Angela Merkel et Emmanuel Macron, entourant le président de la Commission européenne Jean-Claude Junker, à Meseberg (Allemagne), le 19 juin. / Markus Schreiber / AP

Editorial du « Monde ». Par rapport aux ambitions initiales d’Emmanuel Macron, le résultat peut sembler modeste. Mardi 19 juin, à Meseberg, près de Berlin, le président français et la chancelière allemande ont annoncé leur intention de créer un budget de la zone euro. Celui-ci consisterait à renforcer la solidarité européenne en finançant de nouveaux investissements et en jouant un rôle de « stabilisation macroéconomique ». En cas de crise économique grave, un pays pourrait bénéficier d’un « fonds européen de stabilisation du chômage ».

En revanche, aucune allusion n’est faite au ministre de l’économie et des finances ni au Parlement de la zone euro réclamés par M. Macron à son arrivée à l’Elysée. Aucune indication, non plus, sur le montant du futur budget. Sur ce point, personne ne se fait d’illusions : on sera loin, très loin des centaines de milliards d’euros imaginés par le président français il y a quelques mois. Si la mise de départ est de 20 à 30 milliards d’euros, ce sera déjà bien, se dit-on aujourd’hui à Paris.

L’affaiblissement politique de Merkel

M. Macron souhaitait-il obtenir davantage ? Assurément. Le pouvait-il ? Sans doute pas. Pour une partie de la droite allemande, l’accord conclu à Meseberg va déjà beaucoup trop loin, le principe même d’un budget de la zone euro étant jugé inacceptable. Déjà vent debout contre la politique migratoire d’Angela Merkel, la CSU bavaroise a réclamé, mercredi, une réunion en urgence des trois partis membres de la « grande coalition » au pouvoir à Berlin (CDU, CSU, SPD), estimant que la chancelière avait outrepassé son mandat.
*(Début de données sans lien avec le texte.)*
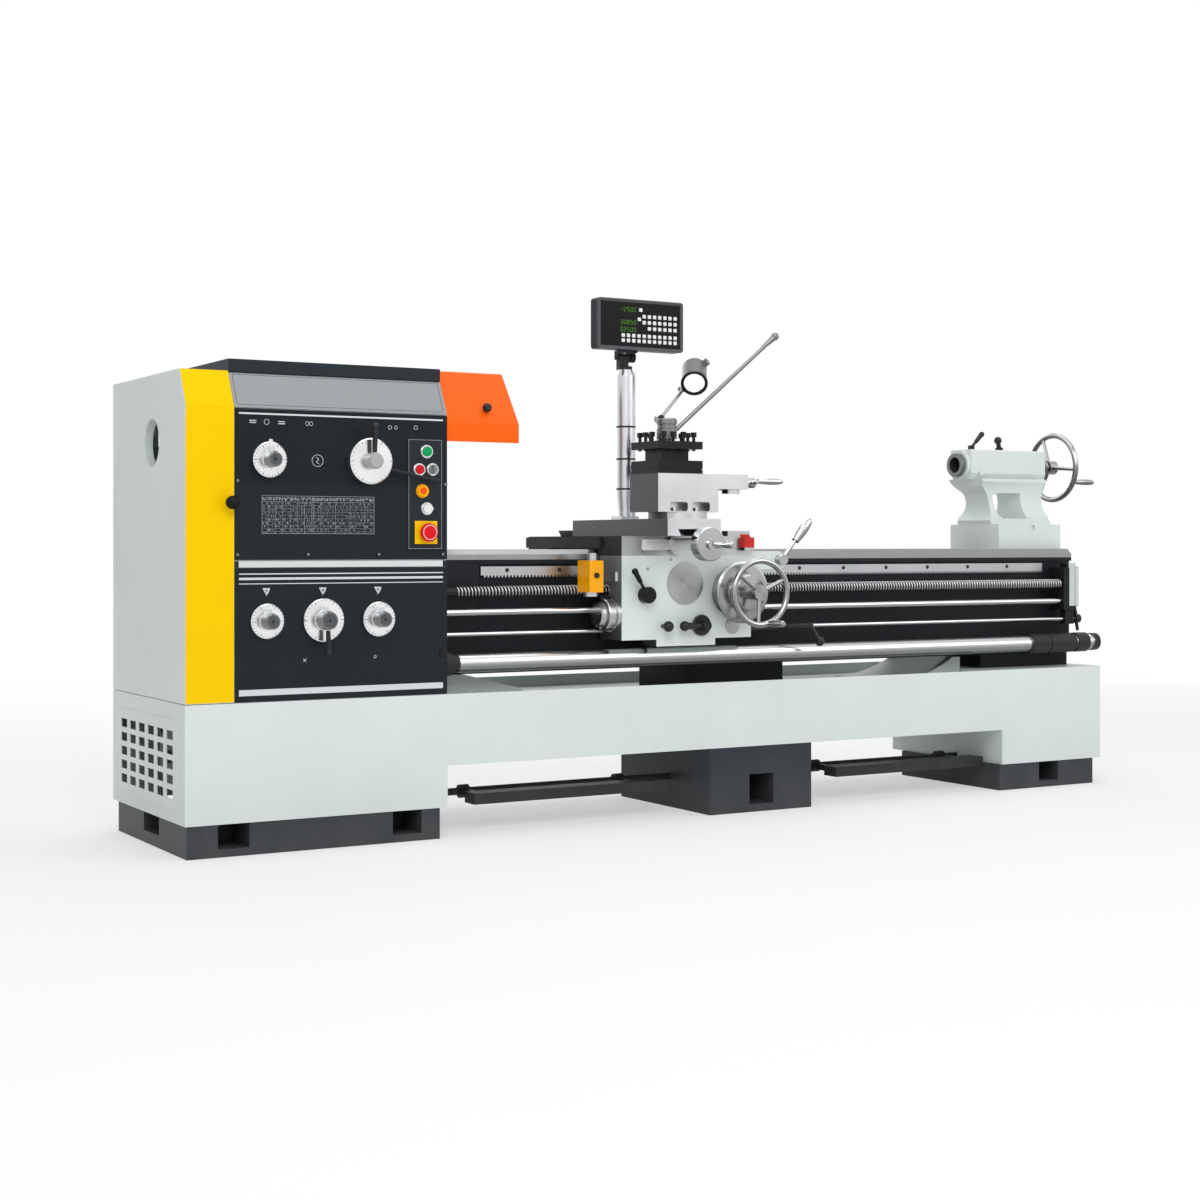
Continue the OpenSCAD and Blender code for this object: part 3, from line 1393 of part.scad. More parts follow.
module readout_column() {
    r = column_d / 2;
    color(silver) {
        translate([column_x, column_yy, cross_z1]) rotate_extrude() polygon([
            [0, 0], [26, 0], [26, 34], [r, 92], [r, 102], [r + 2, 102], [r + 2, 108], [r, 108],
            [r, 204], [r + 2, 204], [r + 2, 210], [r, 210], [r, 314], [r + 2, 314], [r + 2, 320],
            [r, 320], [r, column_h - 20], [r - 8, column_h], [0, column_h]]);
        // flat foot and thin conduit
        box(column_x - 34, column_x + 34, column_yy - 30, column_yy + 40, cross_z1, cross_z1 + 12);
        rod_z(cross_z1 + 4, column_z1 - 6, 11, column_x + r + 3, column_yy + 4);
    }
    // knuckle of the readout
    p = readout_pivot;
    color(charcoal) difference() {
        union() {
            rod_z(column_z1 - 1, column_z1 + 12, 48, column_x, column_yy + 4);
            box(p[0] - 16, p[0] + 16, p[1] - 14, p[1] + 14, column_z1 + 2, p[2]);
            rod_x(p[0] - 16, p[0] + 16, 28, p[1], p[2]);
        }
        rod_x(p[0] - 17, p[0] + 17, 12 + bore_gap, p[1], p[2]);
    }
}

module readout() {
    x0 = column_x - readout_w / 2 + 30;
    p = readout_pivot;
    color(charcoal) {
        difference() {
            translate([0, readout_y + readout_t, 0]) rotate([90, 0, 0])
                linear_extrude(readout_t)
                polygon(round_rect(x0, readout_z, x0 + readout_w, readout_z + readout_h, 10));
            translate([0, readout_y + 3, 0]) rotate([90, 0, 0]) linear_extrude(4)
                polygon(round_rect(x0 + 8, readout_z + 8, x0 + readout_w - 8,
                                   readout_z + readout_h - 8, 6));
        }
        // ears and pin of the tilt joint, with its clamp knob
        for (x = [-26.3, 16.3]) {
            box(p[0] + x, p[0] + x + 10, p[1] - 12, p[1] + 10, p[2] - 10, readout_z - 2);
            box(p[0] + x, p[0] + x + 10, readout_y + 16, p[1] + 10, readout_z - 8, readout_z + 2);
        }
        rod_x(p[0] - 27, p[0] + 27, 12, p[1], p[2]);
    }
    color(black) {
        rod_x(p[0] + 26, p[0] + 44, 36, p[1], p[2]);
    }
}

lamp_at = [carriage_x + 24, -104];
lamp_elbow = [carriage_x + 39, -104, 1347 - 882 + way_z];
lamp_neck = [carriage_x + 138, -104, 1455 - 882 + way_z];
lamp_mouth = lamp_neck + [-6, -76, 12];

module lamp_arm() {
    a = [lamp_at[0], lamp_at[1], cross_z1];
    color(black) rod_z(cross_z1, cross_z1 + 26, 50, a[0], a[1]);
    color(silver) {
        bar(a + [0, 0, 20], lamp_elbow, 15);
        bar(lamp_elbow, lamp_neck, 13);
    }
    color(black) {
        translate(lamp_elbow) rotate([90, 0, 0]) cylinder(h = 26, r = 14, center = true);
        translate(lamp_neck) rotate([90, 0, 0]) cylinder(h = 20, r = 12, center = true);
    }
}

module lamp_head() {
    r = lamp_d / 2;
    color(charcoal) {
        translate(lamp_mouth) rotate([0, 55.9, 56.3]) {
            rotate_extrude() polygon([
                [0, 48], [12, 48], [r - 7, 4], [r - 7, 0], [r + 1, 0], [r + 1, 9], [r - 2, 11],
                [r - 2, 106], [r - 8, 118], [r - 16, 124], [18, 124], [18, 130], [0, 130]]);
            rotate([0, 0, 231]) translate([r - 8, 0, 92]) rotate([0, 90, 0]) cylinder(h = 22, d = 26);
        }
        for (s = [-1, 1])
            bar(lamp_neck + [0, s * 15, 0], lamp_neck + [24, s * 15, 41], 9);
        rod_y(lamp_neck[1] - 20, lamp_neck[1] - 10.3, 22, lamp_neck[0], lamp_neck[2]);
        rod_y(lamp_neck[1] + 10.3, lamp_neck[1] + 20, 22, lamp_neck[0], lamp_neck[2]);
    }
}

// Tailstock ----------------------------------------------------------------

tail_x1 = tail_x + tail_l;
tail_z = way_z + slide_gap;
tail_base_z1 = way_z + tail_base_h;
barrel_x0 = tail_x - 68;
barrel_x1 = barrel_x0 + barrel_l;
barrel_y = barrel_w / 2;
barrel_z0 = axis_z - 54;
barrel_z1 = axis_z + 60;
neck_w = 190;

module tailstock_body() {
    color(light_grey) {
        // base on the ways
        difference() {
            union() {
                box(tail_x, tail_x1, -tail_w / 2, tail_w / 2, tail_z, tail_base_z1 - 0.1);
                for (x = [tail_x + 50, tail_x + 150])
                    box(x, x + 46, -tail_w / 2 - 6, -tail_w / 2 + 1, tail_z, tail_z + 12);
            }
            along_x(tail_x - 1, tail_x1 + 1) vee(tail_vee_y, slide_gap);
            rod_y(-tail_w / 2 - 1, -tail_w / 2 + 10, 24, tail_x + 176, tail_base_z1 - 14);
        }
        // casting with its window
        difference() {
            union() {
                along_x(barrel_x0, barrel_x1) polygon([
                    [-barrel_y, barrel_z1 - 5], [-barrel_y + 5, barrel_z1], [barrel_y - 5, barrel_z1],
                    [barrel_y, barrel_z1 - 5], [barrel_y, barrel_z0 + 22], [barrel_y - 16, barrel_z0],
                    [-barrel_y + 16, barrel_z0], [-barrel_y, barrel_z0 + 22]]);
                along_y(-neck_w / 2, neck_w / 2) polygon(concat(
                    [[tail_x, tail_base_z1], [tail_x1 - 6, tail_base_z1],
                     [tail_x1 - 22, tail_base_z1 + 20], [tail_x1 - 32, tail_base_z1 + 90],
                     [tail_x1 - 34, barrel_z0 + 1], [barrel_x0 + 22, barrel_z0 + 1],
                     [tail_x - 34, barrel_z0 - 26]],
                    arc(tail_x - 76, tail_base_z1 + 72, 92, 32, -38, 8)));
            }
            // the neck is waisted front and back
            for (s = [-1, 1])
                translate([0, s * (neck_w / 2 + 62), tail_base_z1 + 96]) rotate([0, 90, 0])
                    translate([0, 0, tail_x - 80]) cylinder(h = tail_l + 120, r = 92);
            // window
            along_y(-neck_w, neck_w) polygon([
                [tail_x + 32, tail_base_z1 + 120], [tail_x + 140, tail_base_z1 + 123],
                [tail_x + 176, tail_base_z1 + 120], [tail_x + 186, tail_base_z1 + 22],
                [tail_x + 60, tail_base_z1 + 22], [tail_x + 46, tail_base_z1 + 34]]);
            rod_x(barrel_x0 - 1, barrel_x1 - 42, quill_d + bore_gap, 0, axis_z);
            rod_x(barrel_x1 - 43, barrel_x1 + 1, 30 + bore_gap, 0, axis_z);
        }
        // ring nose, oil plug and lifting eye
        difference() {
            rod_x(barrel_x0 - 14, barrel_x0, 112, 0, axis_z);
            rod_x(barrel_x0 - 15, barrel_x0 + 1, quill_d + bore_gap, 0, axis_z);
        }
        rod_y(-barrel_y - 8, -barrel_y + 8, 22, barrel_x0 + 46, barrel_z0 + 26);
    }
}

module quill() {
    x0 = barrel_x0 - 33;
    color(steel) difference() {
        rod_x(x0, barrel_x1 - 60, quill_d, 0, axis_z);
        turned_x(x0 - 1, 0, axis_z) polygon([[0, 0], [31, 0], [30, 2], [24, 130], [0, 130]]);
    }
}

module tail_handwheel() {
    x = barrel_x1 + 62;
    color(silver) {
        rod_x(barrel_x1 - 55, x + 4, 30, 0, axis_z);
        rod_x(barrel_x1 + 0.2, barrel_x1 + 38, 76, 0, axis_z);
        translate([x, 0, axis_z]) rotate([0, 90, 0]) {
            spoked_wheel(tail_wheel_r, 11, 28, 40, 16, 3, 35);
            translate([(tail_wheel_r - 11) * cos(-62), (tail_wheel_r - 11) * sin(-62), 40])
                grip(104, 12);
        }
    }
}

quill_lock_at = [barrel_x0 + 33, -22];
tail_clamp_at = [barrel_x0 + 178, -20];

module quill_lock() {
    p = quill_lock_at;
    color(black) {
        rod_z(barrel_z1, barrel_z1 + 16, 26, p[0], p[1]);
        bar([p[0], p[1], barrel_z1 + 10], [p[0] + 22, p[1] - 6, barrel_z1 + 34], 11, 11);
        bar([p[0] + 18, p[1] - 5, barrel_z1 + 30], [p[0] + 42, p[1] - 12, barrel_z1 + 60], 16, 19);
        translate([p[0] + 42, p[1] - 12, barrel_z1 + 60]) sphere(r = 11);
    }
}

module tail_clamp() {
    p = tail_clamp_at;
    color(black) {
        rod_z(barrel_z1, barrel_z1 + 12, 30, p[0], p[1]);
        translate([p[0], p[1], barrel_z1 + 7]) rotate([0, -18, 20]) {
            cylinder(h = 34, d = 18);
            translate([0, 0, 34]) sphere(r = 15);
        }
    }
}

// Show what is chosen -----------------------------------------------------

floor_plinths();
headstock_base();
main_motor();
end_drive();
headstock_casing();
front_panels();
fascia();
top_cover();
end_cover();
cover_trim();
spindle();
chuck_guard();
range_knob();
speed_ring();
speed_lever();
feed_knob_left();
feed_knob_centre();
feed_knob_right();
start_button();
stop_button();
mode_switch();
jog_button();
coolant_button();
emergency_button();
bed();
rack();
end_bracket();
guard_rail();
chip_tray();
end_cabinet();
leadscrew();
feed_rod();
control_rod();
brake_pedal();
saddle();
apron();
apron_covers();
thread_dial();
apron_handwheel();
half_nut_lever();
feed_knob();
feed_lever();
engage_lever();
control_lever();
cross_slide();
cross_crank();
compound_base();
top_slide();
top_crank();
tool_post();
clamp_lever();
readout_column();
readout();
lamp_arm();
lamp_head();
tailstock_body();
quill();
tail_handwheel();
quill_lock();
tail_clamp();
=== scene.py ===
"""Engine lathe: looks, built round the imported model.

Every length is in metres. X runs along the bed towards the tailstock, Y to the back, Z up.
New pieces are surfaces worked out with numpy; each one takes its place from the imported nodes.
"""
import json

import bpy
import numpy as np
from mathutils import Matrix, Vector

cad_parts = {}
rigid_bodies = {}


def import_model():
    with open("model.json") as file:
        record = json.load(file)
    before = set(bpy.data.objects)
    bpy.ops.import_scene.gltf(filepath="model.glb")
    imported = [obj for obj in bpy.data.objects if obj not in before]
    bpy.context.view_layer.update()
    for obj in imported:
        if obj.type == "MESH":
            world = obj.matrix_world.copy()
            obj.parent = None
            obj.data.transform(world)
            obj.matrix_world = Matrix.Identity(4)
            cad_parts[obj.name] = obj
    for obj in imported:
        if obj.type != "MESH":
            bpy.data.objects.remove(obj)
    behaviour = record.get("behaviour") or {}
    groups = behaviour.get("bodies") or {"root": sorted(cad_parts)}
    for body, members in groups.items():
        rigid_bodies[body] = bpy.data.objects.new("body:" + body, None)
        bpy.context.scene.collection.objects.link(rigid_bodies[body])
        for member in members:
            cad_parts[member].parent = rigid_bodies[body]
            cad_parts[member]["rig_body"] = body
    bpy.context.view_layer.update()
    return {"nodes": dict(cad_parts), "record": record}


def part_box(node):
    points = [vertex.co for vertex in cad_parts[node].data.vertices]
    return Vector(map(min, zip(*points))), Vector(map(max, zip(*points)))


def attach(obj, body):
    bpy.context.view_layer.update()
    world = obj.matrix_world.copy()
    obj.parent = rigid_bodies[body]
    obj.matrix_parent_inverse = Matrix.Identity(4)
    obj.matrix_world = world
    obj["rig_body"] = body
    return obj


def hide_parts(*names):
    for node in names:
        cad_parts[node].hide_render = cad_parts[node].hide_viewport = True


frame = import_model()

bl_info = {
    "name": "Engine lathe",
    "version": (1, 0, 0),
    "blender": (4, 5, 0),
    "location": "View3D > Sidebar > Lathe",
    "description": "Finishes and detailed pieces of an engine lathe",
    "category": "Object",
}

TAU = 2 * np.pi

# Radii of the end cover's collar, the range knob and the speed ring's disc.
COLLAR_RADIUS = 0.075
RANGE_KNOB_RADIUS = 0.053
SPEED_DISC_RADIUS = 0.07

# Width of the readout's border round its glass.
READOUT_MARGIN = 0.008

# The lamp: direction from its mouth into the can, how far the mouth lies ahead of the stated opening's
# middle, and how deep the dark rim is.
LAMP_AXIS = np.array((0.46, 0.69, 0.56))
LAMP_MOUTH_AHEAD = 0.015
LAMP_RIM_DEPTH = 0.0095

# Signs of the front panels, as distances from the panels' left edge and from the spindle's height.
FEED_MARK_OFFSETS = (0.099, 0.277, 0.457)
FEED_MARK_DROP = 0.448
CURL_SIGN = (0.261, -0.057)
CROSS_SIGN = (0.22, -0.654)
RING_SIGNS = ((*CURL_SIGN, 0.0182), (0.1, 0.054, 0.0085), (0.228, 0.053, 0.0062), (0.24, 0.053, 0.0062),
              (0.497, 0.05, 0.0062), (0.517, 0.05, 0.0055), (0.584, 0.052, 0.0065), (0.448, -0.65, 0.0045))
BAR_SIGNS = ((0.057, 0.057), (0.057, 0.051), (0.147, 0.056), (0.147, 0.05))
PANEL_SCREWS = ((0.01, -0.121), (0.01, -0.338), (0.23, -0.338), (0.46, -0.338), (0.676, -0.338),
                (0.684, -0.121))

# Linear colours that more than one finish uses.
BLACK = (0.012, 0.012, 0.013)
PAINT_BLACK = (0.012, 0.013, 0.015)
OXIDE_BLACK = (0.02, 0.021, 0.023)
# SHADE_BLACK is the colour of painted shade.
SHADE_BLACK = (0.014, 0.014, 0.013)
IRON = (0.2, 0.205, 0.21)
STEEL = (0.44, 0.45, 0.46)
BRIGHT_STEEL = (0.8, 0.81, 0.82)

# Places past every piece, for finishes that have no edge on that side.
ABOVE_ALL = 2.0
AHEAD_OF_ALL = -1.0
LEFT_OF_ALL = -3.0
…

Fragilisée comme jamais depuis son arrivée au pouvoir, il y a treize ans, Mme Merkel sait que son autorité ne tient plus qu’à un fil. Au Bundestag, elle ne dispose que de neuf voix de majorité, et c’est au sein de son propre groupe qu’elle compte ses adversaires les plus résolus. Compte tenu de son extrême affaiblissement politique, elle ne pouvait sans doute pas faire davantage de concessions à son « cher ami » français, comme l’a baptisé une partie de la presse allemande depuis son élection, en jouant sur les deux sens de l’adjectif.

Difficulté supplémentaire

Que veut l’Allemagne ? Cette question, beaucoup se la posaient, à Paris, ces dernières semaines, s’impatientant de l’absence de « réponse » allemande aux propositions faites par M. Macron dans son discours de la Sorbonne, le 26 septembre 2017. Désormais, la question qui se pose est plutôt : que peut la chancelière ? A l’évidence, plus grand-chose. Raison de plus pour saluer l’accord trouvé au sommet franco-allemand.

On est certes loin de la « refondation du projet européen » voulue par le président français. On est aussi très loin du « nouvel élan pour l’Europe » qui donne son titre au « contrat de coalition » signé à Berlin en février. Difficulté supplémentaire : lors du Conseil européen de Bruxelles des 28 et 29 juin, il faudra convaincre les partenaires du couple franco-allemand. Les Pays-Bas risquent de trouver que le compromis de Meseberg va trop loin, tandis que les pays du Sud estimeront au contraire qu’il n’est pas assez ambitieux.

Mais face à ceux qui veulent disloquer l’Europe et la refermer derrière ses frontières, ce « petit pas », à la façon de ceux que recommandait Jean Monnet, est une lueur d’espoir. A onze mois des élections européennes, c’est, en tout cas, une initiative dont il faut se saisir pour rappeler que l’Europe peut être aussi source d’investissement, d’innovation et de solidarité. C’est la meilleure réponse aux vents mauvais des populismes.